Peru, Brazil, Mexico and Argentina each landed nine restaurants on the 2016 list. This year, Lima scored 10 to São Paulo's six, while Buenos Aires, Argentina claimed nine with Tegui leading the way at No. 10. That said, most of Buenos Aires' winners were in the bottom half, including Nos. 48 to 50. Mexico City (CDMX), meanwhile, claimed seven restaurants with two in the Top 10: Pujol (photo above right) at No. 4 and Quintonil at No. 6. As Mexico's most famous chef, Pujol's Enrique Olvera claims a Michelin-starred restaurant in NYC (Cosme) and a Chef's Table episode, and Quintonil chef Jorge Vallejo actually trained at Pujol (in addition to Noma). CDMX's coolest and most colorful restaurant, Dulce Patria (previously at 48), failed to make the 2017 cut.
Santiago landed three restaurants with BORAGó scoring Chile's highest spot at No. 5, though expect a new entry in 2018 from Mitsuharu Tsumura. His Maido follow up, Karai, will open soon at the W Santiago Hotel, replacing another Nikkei restaurant, Osaka (No. 43 last year). The host city, Bogotá, also scored three entries with Harry Sasson and Leo leading the charge at Nos. 17 and 18, respectively, with newcomer Villanos en Bermudas at No. 40. Leo chef Leonor Espinosa specializes in lesser-known Colombian ingredients like fat-bottomed ants used to give her seared tuna a crunchy crust (photo on right). Dropped from the list were one-time Bogotá great Criterión (previously at 29) and party palace Andrés Carne de Reis (previously at No. 49).
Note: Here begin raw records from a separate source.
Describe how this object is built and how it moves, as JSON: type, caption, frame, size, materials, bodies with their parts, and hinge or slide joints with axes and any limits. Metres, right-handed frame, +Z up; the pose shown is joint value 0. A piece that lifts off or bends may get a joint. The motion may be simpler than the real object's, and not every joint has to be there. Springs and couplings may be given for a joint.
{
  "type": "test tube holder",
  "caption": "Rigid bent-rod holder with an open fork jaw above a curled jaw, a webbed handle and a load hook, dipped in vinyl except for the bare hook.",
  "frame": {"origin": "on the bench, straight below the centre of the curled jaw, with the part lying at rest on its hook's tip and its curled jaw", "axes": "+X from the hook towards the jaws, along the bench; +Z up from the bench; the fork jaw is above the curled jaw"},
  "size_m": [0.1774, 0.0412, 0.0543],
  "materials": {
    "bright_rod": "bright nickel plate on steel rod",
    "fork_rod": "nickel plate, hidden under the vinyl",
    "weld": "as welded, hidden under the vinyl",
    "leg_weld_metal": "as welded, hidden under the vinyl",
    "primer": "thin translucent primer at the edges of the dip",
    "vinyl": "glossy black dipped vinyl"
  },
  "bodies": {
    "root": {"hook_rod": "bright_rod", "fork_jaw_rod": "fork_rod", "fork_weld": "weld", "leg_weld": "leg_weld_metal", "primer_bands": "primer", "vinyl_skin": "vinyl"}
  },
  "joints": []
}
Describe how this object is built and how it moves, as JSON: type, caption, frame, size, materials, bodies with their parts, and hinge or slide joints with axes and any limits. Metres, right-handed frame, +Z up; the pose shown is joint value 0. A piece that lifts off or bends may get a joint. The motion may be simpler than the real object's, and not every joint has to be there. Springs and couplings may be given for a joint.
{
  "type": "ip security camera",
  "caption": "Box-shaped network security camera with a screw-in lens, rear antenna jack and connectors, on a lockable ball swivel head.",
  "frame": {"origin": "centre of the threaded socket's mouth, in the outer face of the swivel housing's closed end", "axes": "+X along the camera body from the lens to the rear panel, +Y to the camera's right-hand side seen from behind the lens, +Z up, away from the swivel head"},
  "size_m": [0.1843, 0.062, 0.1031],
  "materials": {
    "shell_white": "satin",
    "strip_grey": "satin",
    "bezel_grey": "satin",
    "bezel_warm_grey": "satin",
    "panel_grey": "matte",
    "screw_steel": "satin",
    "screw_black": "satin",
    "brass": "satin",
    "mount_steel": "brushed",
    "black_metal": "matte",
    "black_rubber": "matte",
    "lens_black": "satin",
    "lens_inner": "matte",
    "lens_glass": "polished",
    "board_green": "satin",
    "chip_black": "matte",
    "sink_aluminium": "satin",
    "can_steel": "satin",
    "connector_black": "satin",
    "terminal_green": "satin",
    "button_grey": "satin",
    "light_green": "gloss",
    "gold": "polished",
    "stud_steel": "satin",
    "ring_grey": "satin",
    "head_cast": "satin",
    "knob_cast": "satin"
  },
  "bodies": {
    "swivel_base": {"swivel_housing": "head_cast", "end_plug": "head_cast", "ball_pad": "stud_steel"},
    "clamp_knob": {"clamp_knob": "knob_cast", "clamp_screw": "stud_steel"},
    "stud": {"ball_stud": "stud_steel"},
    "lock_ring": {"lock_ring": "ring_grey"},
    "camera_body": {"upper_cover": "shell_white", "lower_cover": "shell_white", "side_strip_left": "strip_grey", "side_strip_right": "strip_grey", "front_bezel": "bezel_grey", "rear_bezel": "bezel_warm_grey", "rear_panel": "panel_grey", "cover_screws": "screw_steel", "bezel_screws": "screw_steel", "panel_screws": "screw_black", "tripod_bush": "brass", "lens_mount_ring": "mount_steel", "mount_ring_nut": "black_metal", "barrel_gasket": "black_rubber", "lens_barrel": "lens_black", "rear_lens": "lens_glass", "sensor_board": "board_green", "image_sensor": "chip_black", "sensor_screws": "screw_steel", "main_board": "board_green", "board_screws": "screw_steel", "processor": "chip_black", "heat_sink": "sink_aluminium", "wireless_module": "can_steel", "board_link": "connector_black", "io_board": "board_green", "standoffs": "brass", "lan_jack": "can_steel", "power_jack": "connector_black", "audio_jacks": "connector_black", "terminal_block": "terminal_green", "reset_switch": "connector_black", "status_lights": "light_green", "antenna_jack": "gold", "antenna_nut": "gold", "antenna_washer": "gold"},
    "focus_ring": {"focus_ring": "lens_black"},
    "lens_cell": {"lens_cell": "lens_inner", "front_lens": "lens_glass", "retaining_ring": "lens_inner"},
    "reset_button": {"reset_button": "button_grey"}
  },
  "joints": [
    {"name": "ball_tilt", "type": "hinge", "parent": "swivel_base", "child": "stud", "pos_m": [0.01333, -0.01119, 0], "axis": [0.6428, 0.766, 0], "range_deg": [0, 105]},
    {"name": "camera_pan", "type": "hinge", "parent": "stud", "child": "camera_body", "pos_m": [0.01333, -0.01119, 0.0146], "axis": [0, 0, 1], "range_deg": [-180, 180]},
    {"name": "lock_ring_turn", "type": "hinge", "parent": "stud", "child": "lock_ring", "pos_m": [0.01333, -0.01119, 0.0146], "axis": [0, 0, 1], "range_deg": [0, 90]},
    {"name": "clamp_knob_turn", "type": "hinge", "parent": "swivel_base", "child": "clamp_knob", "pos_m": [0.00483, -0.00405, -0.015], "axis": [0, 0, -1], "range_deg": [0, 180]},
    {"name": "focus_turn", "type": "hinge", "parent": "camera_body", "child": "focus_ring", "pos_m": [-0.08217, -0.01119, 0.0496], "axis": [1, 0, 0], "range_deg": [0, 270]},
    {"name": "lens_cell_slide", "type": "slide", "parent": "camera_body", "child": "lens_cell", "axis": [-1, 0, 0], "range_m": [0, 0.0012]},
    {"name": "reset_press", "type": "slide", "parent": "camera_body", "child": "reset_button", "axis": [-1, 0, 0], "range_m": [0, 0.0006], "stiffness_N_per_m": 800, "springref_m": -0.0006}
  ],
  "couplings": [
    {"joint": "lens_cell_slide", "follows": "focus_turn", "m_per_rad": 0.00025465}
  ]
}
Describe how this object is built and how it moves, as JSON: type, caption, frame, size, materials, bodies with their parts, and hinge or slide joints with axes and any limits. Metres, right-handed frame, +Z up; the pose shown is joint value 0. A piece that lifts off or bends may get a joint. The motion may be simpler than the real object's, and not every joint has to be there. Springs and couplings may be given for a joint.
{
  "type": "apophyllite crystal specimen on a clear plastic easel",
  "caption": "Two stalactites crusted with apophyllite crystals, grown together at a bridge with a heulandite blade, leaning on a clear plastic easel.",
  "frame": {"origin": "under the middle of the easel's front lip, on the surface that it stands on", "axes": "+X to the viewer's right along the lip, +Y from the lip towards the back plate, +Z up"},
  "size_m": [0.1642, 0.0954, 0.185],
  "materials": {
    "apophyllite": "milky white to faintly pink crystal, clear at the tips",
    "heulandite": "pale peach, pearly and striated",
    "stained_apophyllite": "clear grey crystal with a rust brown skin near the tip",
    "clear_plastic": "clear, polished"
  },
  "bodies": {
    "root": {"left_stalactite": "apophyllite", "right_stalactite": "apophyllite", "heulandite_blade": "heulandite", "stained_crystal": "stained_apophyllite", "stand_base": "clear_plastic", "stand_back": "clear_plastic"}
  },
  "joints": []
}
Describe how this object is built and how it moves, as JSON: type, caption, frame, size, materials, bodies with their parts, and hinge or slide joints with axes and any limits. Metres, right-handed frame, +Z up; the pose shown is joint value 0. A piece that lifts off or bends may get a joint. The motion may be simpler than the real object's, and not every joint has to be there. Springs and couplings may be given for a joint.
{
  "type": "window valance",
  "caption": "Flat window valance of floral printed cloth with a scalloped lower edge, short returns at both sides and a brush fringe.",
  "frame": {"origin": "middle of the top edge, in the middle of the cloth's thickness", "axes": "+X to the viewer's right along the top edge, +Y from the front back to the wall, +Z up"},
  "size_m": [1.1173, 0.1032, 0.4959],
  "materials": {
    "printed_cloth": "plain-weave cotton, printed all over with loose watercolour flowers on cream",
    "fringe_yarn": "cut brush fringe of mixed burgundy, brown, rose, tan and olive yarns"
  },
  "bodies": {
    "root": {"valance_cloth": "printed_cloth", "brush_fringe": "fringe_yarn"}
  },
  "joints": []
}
Last year, Panama City's Maito debuted at No. 36 becoming the first Central American restaurant to make the list. Chef Mario Castrellón, who offers a tropical culinary adventure focused on Panama's cultural diversity, saw his restaurant jump to No. 20 in its second year.
Latin America once again gets huge marks for celebrating female chefs: Helena Rizzo of Maní (photo below) in São Paulo at No. 9, the aforementioned Espinosa of Leo at 18, Danish chef Kamilla Seidler at Gustu in La Paz, Bolivia at 28, Carolina Bazán of Ambrosia in Santiago at 33 and Elena Reygadas of Rosetta in CDMX at 35. By comparison, the World's 50 Best and Asia's 50 Best lists contain just two female chefs each, and only Lanshu Chen of the French restaurant Le Moût in Taiwan (No. 28 on Asia's list) did so without a connection to a male chef or counterpart. (Noting the male counterparts does not discount the female chefs' exceptional skills, only that gender discrimination might still play a role in the voting process and in the restaurant industry as a whole).
Espinosa was named Latin America's top female chef, an honor given to Seidler in 2016 and Rizzo in 2015. Tokyo-born Saiko Izawa—a vet of restaurants like D.O.M. and Spain's El Celler de Can Roca—won the award for Best Pastry Chef for her work at A Casa do Porco. Most global food enthusiasts know that more female chefs belong on all the lists, but props to Latin America for leading the way in acknowledgements.
The London-based trade magazine Restaurant launched the World’s 50 Best Restaurants in 2002, which grew into the most prestigious global ranking. (The Michelin system is equally or more respected, but it is based on a star system, not a number ranking.) The organization added the spin-off Latin America’s 50 Best and Asia’s 50 Best lists in 2013, featuring many countries not covered by the Michelin system.